Aside from Brokeback Mountain, Crash was the other ambitious and courageous effort of the filmmaking season. With an impressive directing debut by Million Dollar Baby screenwriter Paul Haggis, Crash is a film that looks at the racial collisions of several Los Angelenos during a 36-hour period. The film is an amalgam of riveting, exceptional performances from Matt Dillon, Sandra Bullock, and Don Cheadle, to Terrence Howard, Thandie Newton, and Michael Pena. Though not without its flaws, Crash is a spectacular effort. Haggis’s brilliance lies in how he reproduces familiar plot lines such as the use of prejudice in everyday life combined with the tacit acceptance of this fact. Then he flips it all, repackaging the story for contemporary audiences. There is nothing necessarily new about the experiences these characters face but Haggis makes sure we notice each and every one of them.
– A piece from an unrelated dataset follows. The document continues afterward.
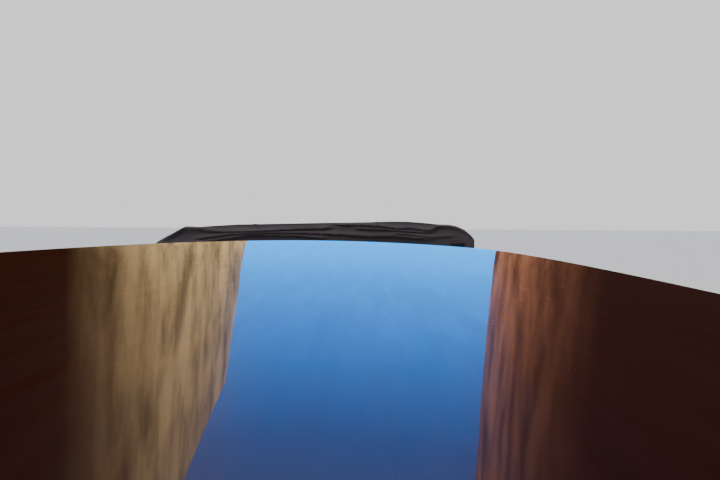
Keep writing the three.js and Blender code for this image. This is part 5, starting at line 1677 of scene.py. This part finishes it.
    def seated(self, bm, x, y):
        """Sets a fitting on the deck, square to its slope there."""
        reach = 0.04
        slope_y = (deck_z(x, y + reach) - deck_z(x, y - reach)) / (2 * reach)
        slope_x = (deck_z(x + reach, y) - deck_z(x - reach, y)) / (2 * reach)
        return moved(bm, Matrix.Translation((x, y, deck_z(x, y) - 0.001)) @ turn_to((-slope_x, -slope_y, 1)))

    def cleat(self, x, y):
        foot = plate(box_corners(-0.022, 0.022, -0.075, 0.075), 0.01, "lying", 0, radius=0.02)
        horn = [(0, a, 0.044 + 0.012 * (abs(a) / 0.125) ** 2) for a in
                (-0.125, -0.122, -0.112, -0.09, -0.05, 0, 0.05, 0.09, 0.112, 0.122, 0.125)]
        arms = tube(horn, 0.013, scale=[0.3, 0.6, 0.75, 0.85, 1, 1.05, 1, 0.85, 0.75, 0.6, 0.3])
        posts = [turned([(0, 0), (0.018, 0), (0.0125, 0.014), (0.011, 0.044), (0, 0.044)],
                        (0, a, 0), steps=20) for a in (-0.038, 0.038)]
        return self.seated(joined(foot, arms, *posts), x, y)

    def staff(self):
        """A raked pole in its socket, with the stern light at its head."""
        foot = Vector((0, -4.335, deck_z(0, -4.335) - 0.002))
        head = foot + Vector((0, -0.085, 0.82))
        socket = turned([(0, 0.001), (0.034, 0.001), (0.034, 0.008), (0.027, 0.014), (0.025, 0.056),
                         (0.028, 0.058), (0.028, 0.062), (0.017, 0.063), (0, 0.063)], foot)
        piece("staff_socket", socket, "bright_steel", replaces="stern_staff")
        pole = tube([foot.lerp(head, 0.02 + 0.98 * k / 12) for k in range(13)], 0.015, up=(1, 0, 0),
                    scale=[1 - 0.27 * k / 12 for k in range(13)])
        piece("staff_pole", pole, "upright_varnish", replaces="stern_staff")
        at = head + Vector((0, 0, 0.018))
        lamp = turned([(0, -0.026), (0.016, -0.022), (0.027, -0.008), (0.0285, 0.004), (0.024, 0.016),
                       (0.014, 0.026), (0, 0.029)], at)
        piece("stern_light_glass", lamp, "clear_glass")
        cap = turned([(0, 0.0296), (0.02, 0.0225), (0.027, 0.012), (0.028, 0.012), (0.02, 0.028),
                      (0, 0.031)], at)
        piece("stern_light_cap", cap, "bright_steel")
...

Courtney Young PopMatters review Amazon



11
Me and You and Everyone We Know
(dir: Miranda July)


In which the very wonderful Miranda July makes a successful transition from performance art to cinema, while exploiting the capital of her earlier work and winning a large shed full of shiny awards along the way. Me and You and Everyone We Know is warm, charming and filled with the utterly unexpected. It sees big things in small people, and poetry in the mundane. And it has a message: “You think you deserve that pain. But you don’t.”